• DATA FOR THIS EXERCISE:
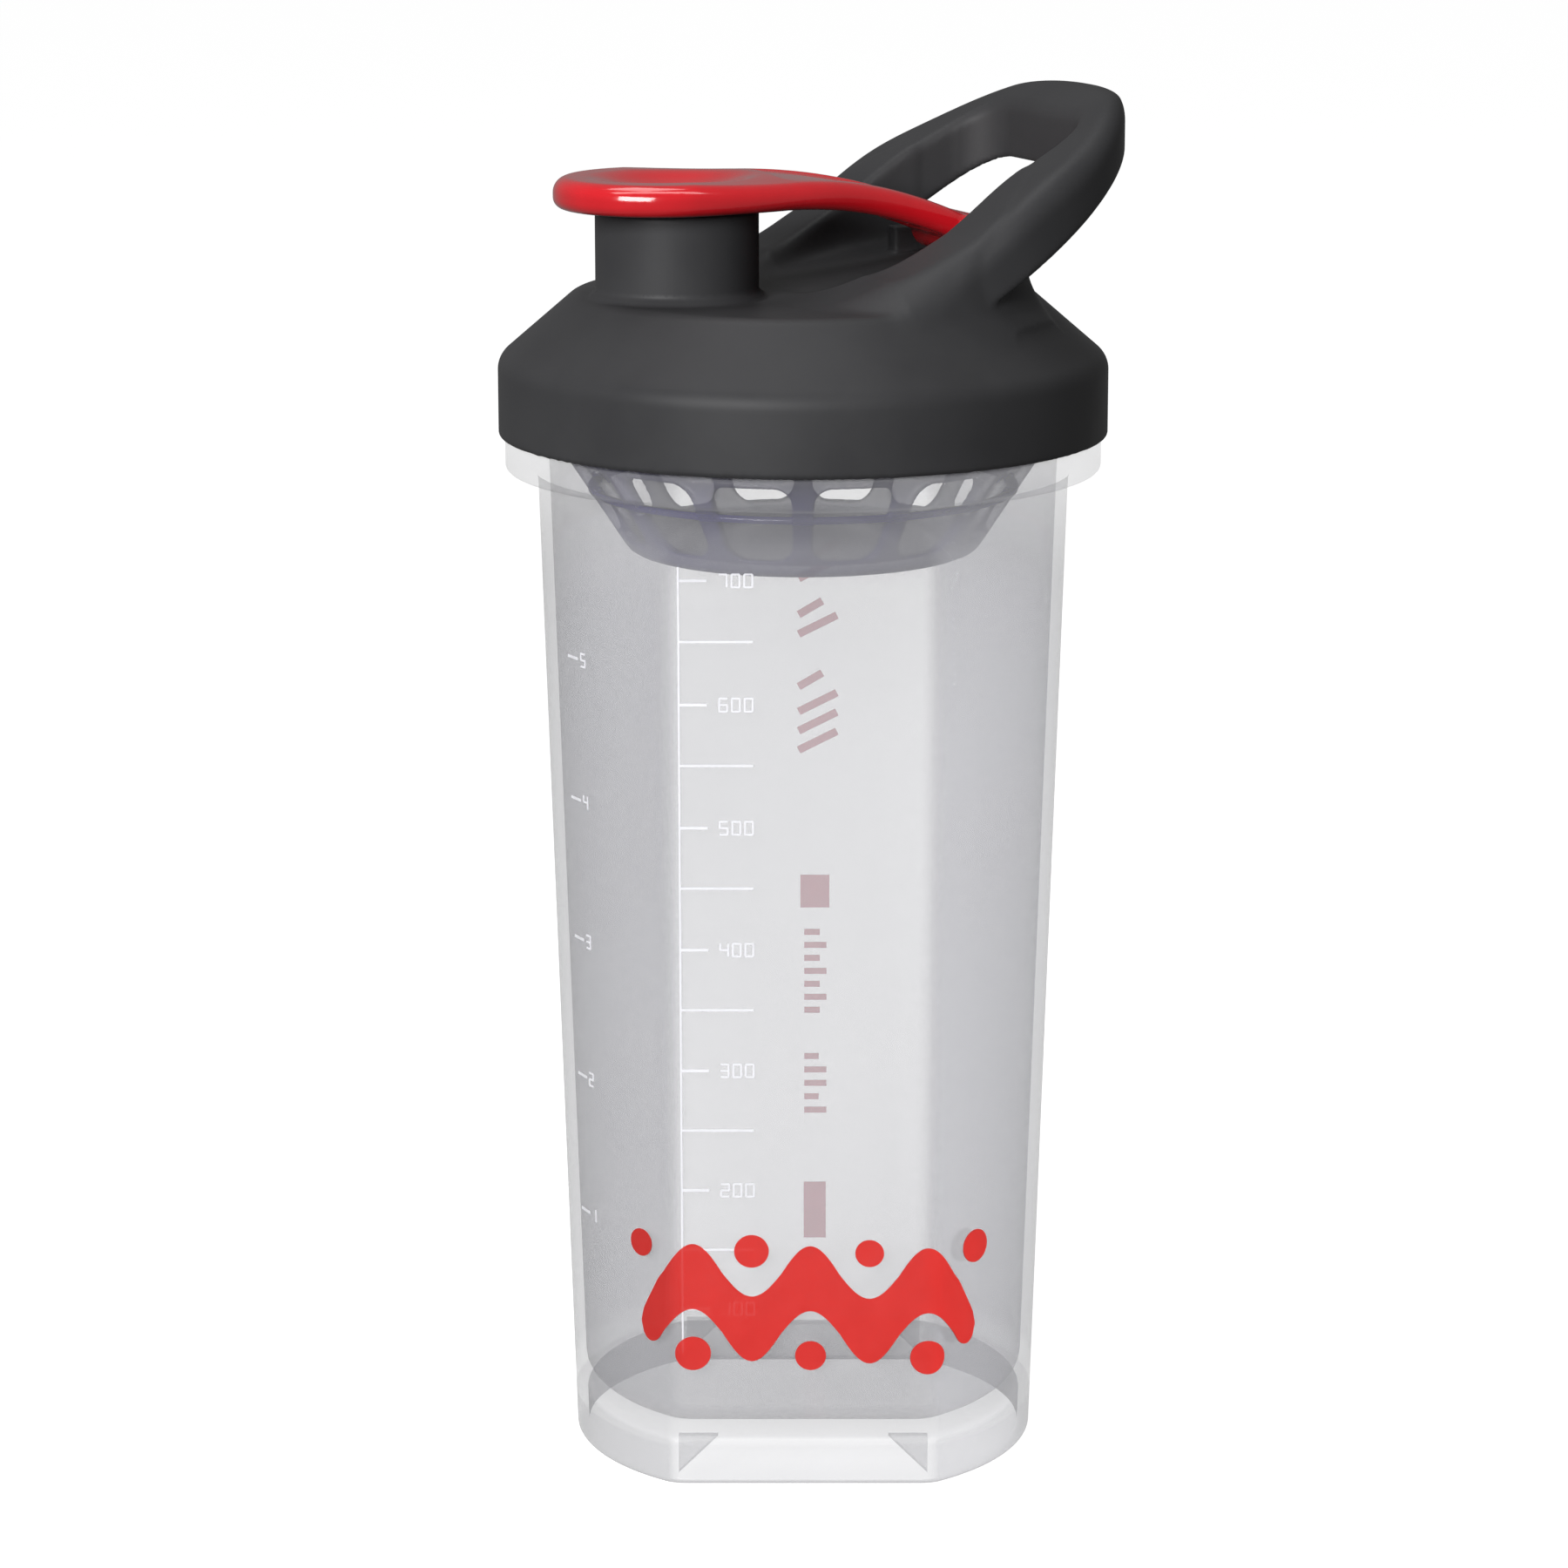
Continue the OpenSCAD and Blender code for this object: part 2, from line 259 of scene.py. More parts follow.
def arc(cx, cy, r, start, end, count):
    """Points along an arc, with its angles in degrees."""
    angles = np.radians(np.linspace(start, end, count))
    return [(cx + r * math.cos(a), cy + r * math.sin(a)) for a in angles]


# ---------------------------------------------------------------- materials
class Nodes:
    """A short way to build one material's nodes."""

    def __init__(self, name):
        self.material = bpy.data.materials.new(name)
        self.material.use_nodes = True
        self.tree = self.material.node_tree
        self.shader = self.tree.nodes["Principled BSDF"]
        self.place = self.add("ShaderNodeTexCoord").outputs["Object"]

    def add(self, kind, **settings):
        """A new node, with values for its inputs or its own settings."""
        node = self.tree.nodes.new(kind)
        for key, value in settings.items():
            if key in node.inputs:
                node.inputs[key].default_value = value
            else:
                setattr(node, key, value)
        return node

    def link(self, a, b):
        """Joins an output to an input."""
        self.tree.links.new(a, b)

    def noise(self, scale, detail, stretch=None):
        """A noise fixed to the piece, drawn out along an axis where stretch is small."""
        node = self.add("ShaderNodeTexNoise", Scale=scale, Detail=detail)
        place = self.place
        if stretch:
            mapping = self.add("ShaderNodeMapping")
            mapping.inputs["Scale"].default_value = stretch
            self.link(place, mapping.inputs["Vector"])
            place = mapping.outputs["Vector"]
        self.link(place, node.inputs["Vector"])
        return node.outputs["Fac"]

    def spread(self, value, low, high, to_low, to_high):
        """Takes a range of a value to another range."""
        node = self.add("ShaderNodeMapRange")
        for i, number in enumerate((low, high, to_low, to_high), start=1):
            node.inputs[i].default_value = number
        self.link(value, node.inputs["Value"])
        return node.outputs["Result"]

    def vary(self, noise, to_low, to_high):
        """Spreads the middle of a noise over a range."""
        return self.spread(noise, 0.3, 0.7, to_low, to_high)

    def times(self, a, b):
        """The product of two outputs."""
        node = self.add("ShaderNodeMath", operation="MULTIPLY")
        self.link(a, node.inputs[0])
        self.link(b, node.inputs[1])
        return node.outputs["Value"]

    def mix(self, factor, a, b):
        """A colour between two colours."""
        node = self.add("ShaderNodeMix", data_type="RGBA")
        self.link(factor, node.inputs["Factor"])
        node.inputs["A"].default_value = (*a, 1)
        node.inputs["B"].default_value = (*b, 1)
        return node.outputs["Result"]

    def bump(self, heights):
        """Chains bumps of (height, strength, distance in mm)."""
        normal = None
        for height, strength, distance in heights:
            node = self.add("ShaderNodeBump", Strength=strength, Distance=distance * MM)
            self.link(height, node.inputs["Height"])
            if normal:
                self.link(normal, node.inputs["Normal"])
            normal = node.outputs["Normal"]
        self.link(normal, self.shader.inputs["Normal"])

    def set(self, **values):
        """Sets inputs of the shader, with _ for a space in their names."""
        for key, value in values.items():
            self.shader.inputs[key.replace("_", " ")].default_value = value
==
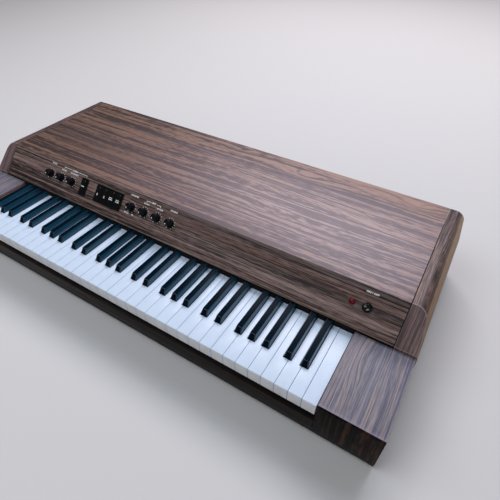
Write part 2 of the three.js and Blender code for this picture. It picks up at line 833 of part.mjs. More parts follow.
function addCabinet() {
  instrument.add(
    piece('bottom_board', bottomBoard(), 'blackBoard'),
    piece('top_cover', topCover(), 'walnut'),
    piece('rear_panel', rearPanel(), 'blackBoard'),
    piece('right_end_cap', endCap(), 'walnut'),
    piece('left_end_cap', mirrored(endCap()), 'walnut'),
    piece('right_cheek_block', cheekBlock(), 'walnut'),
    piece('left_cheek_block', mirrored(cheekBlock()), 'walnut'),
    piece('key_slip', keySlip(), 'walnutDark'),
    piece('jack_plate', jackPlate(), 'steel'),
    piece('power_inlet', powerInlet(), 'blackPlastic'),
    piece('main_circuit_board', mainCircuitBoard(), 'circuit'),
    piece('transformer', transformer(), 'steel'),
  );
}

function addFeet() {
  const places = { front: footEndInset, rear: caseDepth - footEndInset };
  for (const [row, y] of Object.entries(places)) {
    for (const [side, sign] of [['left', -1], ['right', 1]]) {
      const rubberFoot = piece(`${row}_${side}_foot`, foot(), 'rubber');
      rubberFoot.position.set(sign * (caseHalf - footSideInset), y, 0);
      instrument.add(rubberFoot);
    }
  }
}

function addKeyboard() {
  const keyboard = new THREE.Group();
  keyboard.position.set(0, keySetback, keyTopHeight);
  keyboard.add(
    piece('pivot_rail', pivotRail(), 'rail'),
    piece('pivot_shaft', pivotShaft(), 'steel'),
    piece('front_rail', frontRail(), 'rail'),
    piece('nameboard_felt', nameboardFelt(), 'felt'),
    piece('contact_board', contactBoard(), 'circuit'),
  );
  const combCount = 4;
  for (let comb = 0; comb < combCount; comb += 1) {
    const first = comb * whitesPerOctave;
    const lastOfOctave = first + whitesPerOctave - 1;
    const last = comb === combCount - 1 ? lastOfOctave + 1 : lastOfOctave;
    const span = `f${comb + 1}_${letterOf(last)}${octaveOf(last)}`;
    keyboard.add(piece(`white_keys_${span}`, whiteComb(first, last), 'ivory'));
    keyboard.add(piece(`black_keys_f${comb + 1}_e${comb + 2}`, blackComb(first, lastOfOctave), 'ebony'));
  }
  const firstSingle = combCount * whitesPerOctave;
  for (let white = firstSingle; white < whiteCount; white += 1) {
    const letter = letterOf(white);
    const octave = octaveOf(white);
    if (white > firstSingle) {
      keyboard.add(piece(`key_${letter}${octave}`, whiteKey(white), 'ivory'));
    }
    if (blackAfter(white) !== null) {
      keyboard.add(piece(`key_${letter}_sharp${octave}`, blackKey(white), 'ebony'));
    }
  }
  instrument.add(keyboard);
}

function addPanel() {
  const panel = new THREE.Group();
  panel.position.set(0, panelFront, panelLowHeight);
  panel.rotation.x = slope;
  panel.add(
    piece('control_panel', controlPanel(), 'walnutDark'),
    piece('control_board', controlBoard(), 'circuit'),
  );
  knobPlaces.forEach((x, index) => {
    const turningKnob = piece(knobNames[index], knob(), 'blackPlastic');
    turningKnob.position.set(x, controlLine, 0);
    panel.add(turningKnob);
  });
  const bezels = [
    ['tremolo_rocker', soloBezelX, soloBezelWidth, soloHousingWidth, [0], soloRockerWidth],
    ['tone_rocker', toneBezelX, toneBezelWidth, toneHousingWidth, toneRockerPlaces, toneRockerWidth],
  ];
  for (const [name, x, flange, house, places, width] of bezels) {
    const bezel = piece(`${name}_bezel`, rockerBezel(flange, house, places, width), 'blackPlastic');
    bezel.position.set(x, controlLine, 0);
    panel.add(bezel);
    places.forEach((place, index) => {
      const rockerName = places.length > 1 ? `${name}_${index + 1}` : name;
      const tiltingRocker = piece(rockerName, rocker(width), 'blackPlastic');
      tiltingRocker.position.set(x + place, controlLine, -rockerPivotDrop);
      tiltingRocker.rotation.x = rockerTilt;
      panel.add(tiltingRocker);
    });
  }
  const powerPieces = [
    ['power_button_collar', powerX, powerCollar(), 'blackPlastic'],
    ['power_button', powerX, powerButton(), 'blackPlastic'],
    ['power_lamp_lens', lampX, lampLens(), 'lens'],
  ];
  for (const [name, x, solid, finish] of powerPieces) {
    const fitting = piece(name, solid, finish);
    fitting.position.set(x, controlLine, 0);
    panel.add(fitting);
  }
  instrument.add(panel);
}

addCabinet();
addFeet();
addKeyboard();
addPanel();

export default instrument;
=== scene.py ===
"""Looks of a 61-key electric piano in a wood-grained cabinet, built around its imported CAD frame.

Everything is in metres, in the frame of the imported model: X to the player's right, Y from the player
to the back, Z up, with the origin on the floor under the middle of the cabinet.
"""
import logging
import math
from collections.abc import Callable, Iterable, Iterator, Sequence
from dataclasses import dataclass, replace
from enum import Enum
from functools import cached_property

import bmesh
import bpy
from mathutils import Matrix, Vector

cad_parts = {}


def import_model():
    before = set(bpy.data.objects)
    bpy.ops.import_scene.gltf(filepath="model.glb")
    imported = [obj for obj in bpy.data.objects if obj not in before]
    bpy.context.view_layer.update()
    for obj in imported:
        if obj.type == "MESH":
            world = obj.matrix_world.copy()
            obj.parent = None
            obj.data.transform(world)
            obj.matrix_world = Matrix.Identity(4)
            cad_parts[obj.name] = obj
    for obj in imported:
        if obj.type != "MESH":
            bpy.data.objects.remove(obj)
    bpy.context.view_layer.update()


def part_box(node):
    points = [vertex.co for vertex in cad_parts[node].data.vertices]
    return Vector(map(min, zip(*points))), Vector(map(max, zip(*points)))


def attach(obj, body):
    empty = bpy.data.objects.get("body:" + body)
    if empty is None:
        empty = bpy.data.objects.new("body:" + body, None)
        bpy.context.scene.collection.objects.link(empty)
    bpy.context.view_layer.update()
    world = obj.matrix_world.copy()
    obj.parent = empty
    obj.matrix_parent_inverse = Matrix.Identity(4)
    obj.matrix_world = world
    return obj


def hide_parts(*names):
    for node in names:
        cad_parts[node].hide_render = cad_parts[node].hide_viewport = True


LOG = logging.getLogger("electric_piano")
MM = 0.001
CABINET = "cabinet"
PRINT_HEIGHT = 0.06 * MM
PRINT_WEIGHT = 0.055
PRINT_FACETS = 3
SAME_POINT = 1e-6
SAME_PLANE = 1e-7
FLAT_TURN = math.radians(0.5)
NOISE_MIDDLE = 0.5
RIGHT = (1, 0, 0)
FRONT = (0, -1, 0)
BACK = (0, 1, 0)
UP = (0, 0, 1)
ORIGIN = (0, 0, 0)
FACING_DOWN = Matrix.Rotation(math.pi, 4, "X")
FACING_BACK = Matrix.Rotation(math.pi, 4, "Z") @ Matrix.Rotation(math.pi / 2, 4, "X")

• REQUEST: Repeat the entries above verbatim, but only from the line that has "Continue the OpenSCAD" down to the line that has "short way to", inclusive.

• ANSWER TO THIS EXERCISE:
Continue the OpenSCAD and Blender code for this object: part 2, from line 259 of scene.py. More parts follow.
def arc(cx, cy, r, start, end, count):
    """Points along an arc, with its angles in degrees."""
    angles = np.radians(np.linspace(start, end, count))
    return [(cx + r * math.cos(a), cy + r * math.sin(a)) for a in angles]


# ---------------------------------------------------------------- materials
class Nodes:
    """A short way to build one material's nodes."""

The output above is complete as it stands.